Task description >> Wherever the string "scene" appears in the listing, copy that line.
»»
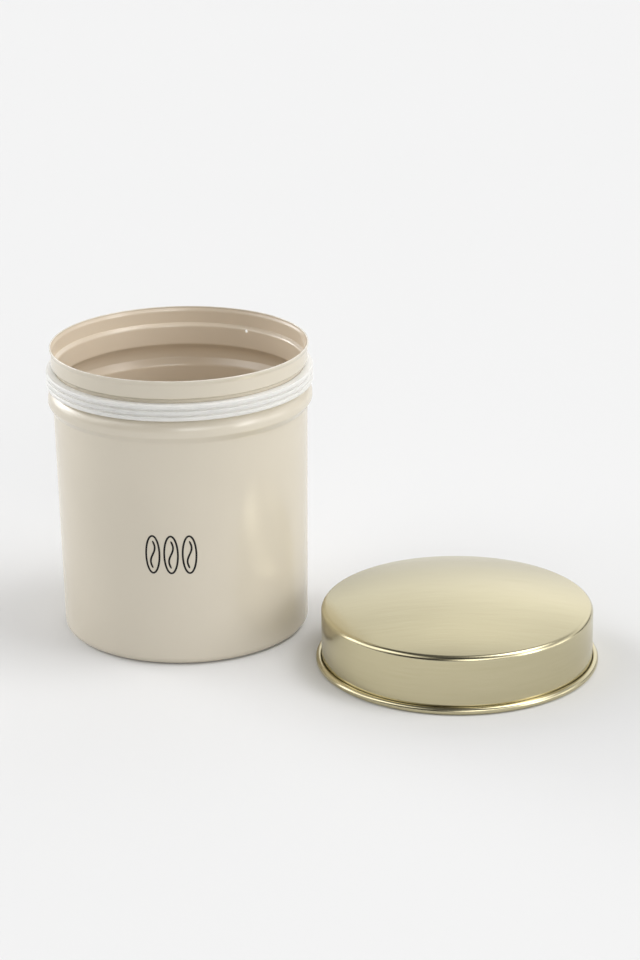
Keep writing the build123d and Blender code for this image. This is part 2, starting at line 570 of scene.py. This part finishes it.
# ========================================================================= canister shell
def canister_section():
    """The shell's section from axis to axis, the rows of its outer and inner sheet at the hole,
    and its first row on the inside."""
    outside = rounded([
        (0, 0, 0),
        (BASE_RADIUS, 0, BASE_CORNER),
        (BODY_TOP_RADIUS, BODY_TOP, COVE_ROUND),
        (BEAD_RADIUS, BEAD_BOTTOM, BEAD_LOWER_ROUND),
        (BEAD_RADIUS, BEAD_TOP, BEAD_UPPER_ROUND),
        (GROOVE_RADIUS, GROOVE_BOTTOM, GROOVE_ROUND),
        (GROOVE_RADIUS, GROOVE_TOP, GROOVE_ROUND),
        (NECK_RADIUS, NECK_BOTTOM, NECK_ROUND),
        (NECK_RADIUS, FLARE_BOTTOM, FLARE_ROUND),
        (RIM_RADIUS, FLARE_TOP, FLARE_ROUND),
        (RIM_RADIUS, CANISTER_HEIGHT, 0),
    ])
    outside = divided(outside)
    inside = sideways(outside, WALL)
    inside[0].x = 0.0
    rim = rounded([
        (*outside[-2], 0),
        (*outside[-1], RIM_ROUND),
        (*inside[-1], RIM_ROUND),
        (*inside[-2], 0),
    ])[1:-1]
    steps = range(-HOLE_CELLS, HOLE_CELLS + 1)
    heights = [HOLE_HEIGHT + HOLE_RADIUS * k / HOLE_CELLS for k in steps]
    low, high = GROOVE_BOTTOM, NECK_BOTTOM
    line = with_rows(outside[:-1], heights, low, high) + rim
    middle = len(line)
    line += with_rows(inside[:-1][::-1], heights, low, high)
    rows = ([], [])
    for place, point in enumerate(line):
        if low < point.y < high and at_a_row(point.y, heights):
            rows[0 if place < middle else 1].append(place)
    return line, rows, middle


def canister_shell():
    line, rows, middle = canister_section()
    step = 2 * math.pi / COLUMNS
    cell = math.asin(HOLE_RADIUS / HOLE_CELLS / GROOVE_RADIUS)
    near = [HOLE_BEARING + cell * k for k in range(-HOLE_CELLS, HOLE_CELLS + 1)]
    clear = cell * HOLE_CELLS + step * HOLE_CLEAR_COLUMNS
    bearings = [b for b in even_bearings(COLUMNS) if abs(b - HOLE_BEARING) > clear]
    before = [b for b in bearings if b < HOLE_BEARING]
    after = [b for b in bearings if b > HOLE_BEARING]
    columns = list(range(len(before), len(before) + len(near)))
    piece = turn("canister_body", line, (0, 0), before + near + after, rows, columns, middle)
    dress(piece, cream_coat())
    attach(piece, "canister")
    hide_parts("canister_shell")


# ============================================================================== seal ring
def seal_section():
    """The seal's closed section: three fins on a band, in the groove."""
    fins = []
    low = SEAL_BOTTOM
    for thickness in SEAL_FINS:
        fins.append((low, low + thickness))
        low += thickness + SEAL_GAP
    bottom, top = SEAL_BOTTOM + SEAL_BAND_INSET[0], SEAL_TOP - SEAL_BAND_INSET[1]
    corners = [(SEAL_BORE, bottom, SEAL_BORE_ROUND)]
    for place, (under, over) in enumerate(fins):
        if place == 0:
            corners.append((SEAL_INSET_RADIUS, bottom, SEAL_INSET_ROUND))
            corners.append((SEAL_INSET_RADIUS, under, SEAL_INSET_ROUND))
        corners.append((SEAL_FIN_RADIUS, under, SEAL_FIN_ROUND))
        corners.append((SEAL_FIN_RADIUS, over, SEAL_FIN_ROUND))
        if place < len(fins) - 1:
            corners.append((SEAL_BAND_RADIUS, over, SEAL_ROOT_ROUND))
            corners.append((SEAL_BAND_RADIUS, fins[place + 1][0], SEAL_ROOT_ROUND))
    corners.append((SEAL_BAND_RADIUS, top, 0))
    corners.append((SEAL_BORE, top, SEAL_BORE_ROUND))
    return divided(rounded(corners), closed=True)


def seal_ring():
    piece = turn("silicone_seal", seal_section(), (0, 0), even_bearings(COLUMNS))
    dress(piece, silicone())
    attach(piece, "canister")
    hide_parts("seal_ring")


# ==================================================================================== lid
def lid_section():
    """The lid's section from axis to axis, and the radius where its dome meets the shoulder."""
    run, drop = LID_RADIUS, LID_HEIGHT - LID_SHOULDER
    dome_radius = (run ** 2 + drop ** 2) / (2 * drop)
    half = math.asin(run / dome_radius)
    dome = []
    for k in range(DOME_STEPS + 1):
        angle = half * k / DOME_STEPS
        dome.append(Vector((dome_radius * math.sin(angle),
                            LID_HEIGHT - dome_radius * (1 - math.cos(angle)))))
    # the shoulder's round touches the dome's arc and the skirt
    rounding = LID_SHOULDER_ROUND
    centre_x = LID_RADIUS - rounding
    dome_centre_z = LID_HEIGHT - dome_radius
    centre_z = dome_centre_z + math.sqrt((dome_radius - rounding) ** 2 - centre_x ** 2)
    start = math.atan2(centre_z - dome_centre_z, centre_x)
    touch = centre_x + rounding * math.cos(start)
    dome = [p for p in dome if p.x < touch - DOME_EDGE_GAP]
    outside = dome + arc((centre_x, centre_z), rounding, start, -start)
    outside.append(Vector((LID_RADIUS, HEM_RADIUS)))
    outside = divided(outside)
    inside = sideways(outside, -LID_WALL)
    inside[0].x = 0.0
    centre = (LID_INSIDE + HEM_RADIUS, HEM_RADIUS)
    sweep = math.pi + HEM_END
    curl = arc(centre, HEM_RADIUS - LID_WALL, math.pi, sweep)
    roll = arc(centre, HEM_RADIUS, math.pi, sweep)[::-1]
    # the sheet's raw edge, slightly rounded
    edge = rounded([
        (*curl[-2], 0),
        (*curl[-1], HEM_EDGE_ROUND),
        (*roll[0], HEM_EDGE_ROUND),
        (*roll[1], 0),
    ])[1:-1]
    line = outside[:-1] + curl[:-1] + edge + roll[1:] + inside[:-1][::-1]
    return line[::-1], touch


def grain_map(piece, dome_edge):
    """UVs along the grain: straight lines on the dome, circles on the skirt and hem."""
    mesh = piece.data
    layer = mesh.uv_layers.new(name="grain")
    for polygon in mesh.polygons:
        middle = polygon.center
        on_dome = math.hypot(middle.x, middle.y) < dome_edge
        start = math.atan2(middle.y, middle.x)
        for loop in polygon.loop_indices:
            spot = mesh.vertices[mesh.loops[loop].vertex_index].co
            if on_dome:
                layer.data[loop].uv = (spot.x, spot.y)
                continue
            bearing = math.atan2(spot.y, spot.x)
            bearing += 2 * math.pi * round((start - bearing) / (2 * math.pi))
            layer.data[loop].uv = (bearing * LID_RADIUS, spot.z + math.hypot(spot.x, spot.y))


def lid_shell():
    line, dome_edge = lid_section()
    piece = turn("lid", line, (LID_X, LID_Y), even_bearings(COLUMNS))
    grain_map(piece, dome_edge - GRAIN_EDGE_GAP)
    dress(piece, pale_gold())
    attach(piece, "lid")
    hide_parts("lid_shell")


# ================================================================= print on the canister
def bean_strokes(middle):
    """One bean drawn upright: its outline, a closed line, and its wavy split, an open one."""
    outline = []
    for k in range(BEAN_STEPS):
        angle = 2 * math.pi * k / BEAN_STEPS
        outline.append(Vector((middle + BEAN_WIDTH / 2 * math.cos(angle),
                               BEAN_LENGTH / 2 * math.sin(angle))))
    split = []
    for k in range(SPLIT_STEPS + 1):
        share = k / SPLIT_STEPS
        sway = SPLIT_SWAY * math.sin(2 * math.pi * share)
        split.append(Vector((middle + sway, (0.5 - share) * SPLIT_LENGTH)))
    return [(outline, True), (split, False)]


def wall_radius(height):
    """Radius of the coated body at a height."""
    share = height / BODY_TOP
    return BASE_RADIUS + (BODY_TOP_RADIUS - BASE_RADIUS) * share


def ribbon(bm, line, closed):
    """A printed stroke: a thin closed strip along a line drawn on the canister's wall."""
    count = len(line)
    rings = []
    for place, point in enumerate(line):
        if closed:
            along = line[(place + 1) % count] - line[place - 1]
        else:
            along = line[min(place + 1, count - 1)] - line[max(place - 1, 0)]
        along.normalize()
        side = Vector((-along.y, along.x)) * STROKE / 2
        if not closed:
            end = min(place, count - 1 - place)
            side *= math.sqrt(min(1.0, (end + STROKE_TIP_START) / STROKE_TIP_STEPS))
        ring = []
        for offset, lift in ((side, -INK), (side, INK), (-side, INK), (-side, -INK)):
            spot = point + offset
            height = PRINT_HEIGHT + spot.y
            radius = wall_radius(height)
            bearing = PRINT_BEARING + spot.x / radius
            radius += lift
            ring.append(bm.verts.new((radius * math.cos(bearing), radius * math.sin(bearing),
                                      height)))
        rings.append(ring)
    spans = list(zip(rings, rings[1:]))
    if closed:
        spans.append((rings[-1], rings[0]))
    for first, second in spans:
        for k in range(len(first)):
            after = (k + 1) % len(first)
            bm.faces.new([first[k], second[k], second[after], first[after]])
    if not closed:
        bm.faces.new(rings[0])
        bm.faces.new(rings[-1][::-1])


def front_print():
    bm = bmesh.new()
    for place in (-1, 0, 1):
        for line, closed in bean_strokes(place * BEAN_PITCH):
            ribbon(bm, line, closed)
    bmesh.ops.recalc_face_normals(bm, faces=bm.faces)
    mesh = bpy.data.meshes.new("front_print")
    bm.to_mesh(mesh)
    bm.free()
    piece = bpy.data.objects.new("front_print", mesh)
    bpy.context.scene.collection.objects.link(piece)
    dress(piece, ink())
    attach(piece, "canister")


# ================================================================ floor, light and camera
FLOOR_REACH = 12.0
FLOOR_DROP = 0.05 * MM
FLOOR_SQUARES = 8

# Soft lights far away, by elevation: bearing from +X, how narrow it is, and strength. Elevations and
# bearings are in degrees. Most strengths were solved for by a fit to the photo's light, and the rest
# were set one by one.
SOFT_LIGHTS = {
    3: [(0, 40, 2.7), (68, 40, 1.0), (90, 40, 0.65), (135, 40, 2.5), (158, 40, 1.9)],
    9: [(330, 60, 5.0)],
    22: [(11, 40, 0.9), (34, 40, 1.0), (56, 40, 1.1), (79, 40, 1.0), (101, 40, 0.8),
         (146, 40, 7.9), (169, 40, 2.3), (191, 40, 1.4), (281, 40, 3.6), (304, 40, 1.6),
         (334, 60, 3.0)],
    43: [(55, 40, 0.65), (83, 40, 0.95), (111, 40, 0.8), (194, 40, 2.45), (222, 40, 1.3),
         (338, 40, 1.5)],
    62: [(0, 40, 7.0)],
    88: [(90, 14, 0.16)],
}
LIGHT_LEVEL = 1.05
BACKDROP = 0.88
WHITE = (1, 1, 1, 1)


def floor():
    bm = bmesh.new()
    bmesh.ops.create_grid(bm, x_segments=FLOOR_SQUARES, y_segments=FLOOR_SQUARES,
                          size=FLOOR_REACH)
    mesh = bpy.data.meshes.new("studio_floor")
    bm.to_mesh(mesh)
    bm.free()
    piece = bpy.data.objects.new("studio_floor", mesh)
    piece.location = (0, 0, -FLOOR_DROP)
    bpy.context.scene.collection.objects.link(piece)
    dress(piece, floor_paper())


def soft_lights(n, towards):
    """The added strength of a set of soft lights in the direction that is looked in."""
    total = None
    for elevation, lights in SOFT_LIGHTS.items():
        level, rise = math.cos(math.radians(elevation)), math.sin(math.radians(elevation))
        for bearing, narrow, strength in lights:
            bearing = math.radians(bearing)
            middle = (math.cos(bearing) * level, math.sin(bearing) * level, rise)
            facing = n.add("ShaderNodeVectorMath", {0: towards, 1: middle},
                           operation="DOT_PRODUCT")
            away = n.math("SUBTRACT", facing.outputs["Value"], 1.0)
            falloff = n.math("EXPONENT", n.math("MULTIPLY", away, narrow))
            amount = n.math("MULTIPLY", falloff, strength)
            total = amount if total is None else n.math("ADD", total, amount)
    return total


def studio_light():
    """Broad soft lights all round. The camera sees a plain pale backdrop in their place."""
    world = bpy.data.worlds.new("studio")
    bpy.context.scene.world = world
    world.use_nodes = True
    n = Nodes(world.node_tree)
    towards = n.add("ShaderNodeTexCoord").outputs["Generated"]
    strength = n.math("MULTIPLY", soft_lights(n, towards), LIGHT_LEVEL)
    lights = n.add("ShaderNodeBackground", {"Color": WHITE, "Strength": strength})
    paper = n.add("ShaderNodeBackground", {"Color": WHITE, "Strength": BACKDROP})
    seen = n.add("ShaderNodeLightPath").outputs["Is Camera Ray"]
    shown = n.add("ShaderNodeMixShader", {0: seen, 1: lights.outputs[0], 2: paper.outputs[0]})
    output = n.add("ShaderNodeOutputWorld")
    n.tree.links.new(shown.outputs[0], output.inputs["Surface"])


# the camera's place in metres, its angles in degrees, and its lens on a 36 mm sensor
CAMERA_PLACE = (0.0560, -1.1129, 0.4589)
CAMERA_DOWN = 19.722
CAMERA_LEFT = 0.008
CAMERA_ROLL = -0.778
LENS = 108.64
SENSOR = 36.0
NEAREST, FURTHEST = 0.05, 60.0


def camera():
    data = bpy.data.cameras.new("camera")
    data.sensor_width = SENSOR
    data.lens = LENS
    data.clip_start, data.clip_end = NEAREST, FURTHEST
    view = bpy.data.objects.new("camera", data)
    turn_down = Matrix.Rotation(math.radians(90 - CAMERA_DOWN), 4, "X")
    roll = Matrix.Rotation(math.radians(CAMERA_ROLL), 4, "Z")
    aside = Matrix.Rotation(math.radians(CAMERA_LEFT), 4, "Z")
    view.matrix_world = Matrix.Translation(CAMERA_PLACE) @ aside @ turn_down @ roll
    bpy.context.scene.collection.objects.link(view)
    bpy.context.scene.camera = view


# ================================================================================= build
canister_shell()
seal_ring()
lid_shell()
front_print()
floor()
studio_light()
camera()
bpy.context.scene.view_settings.view_transform = "Standard"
««
Response >>
Keep writing the build123d and Blender code for this image. This is part 2, starting at line 570 of scene.py. This part finishes it.
    bpy.context.scene.collection.objects.link(piece)
    bpy.context.scene.collection.objects.link(piece)
    bpy.context.scene.world = world
    bpy.context.scene.collection.objects.link(view)
    bpy.context.scene.camera = view
bpy.context.scene.view_settings.view_transform = "Standard"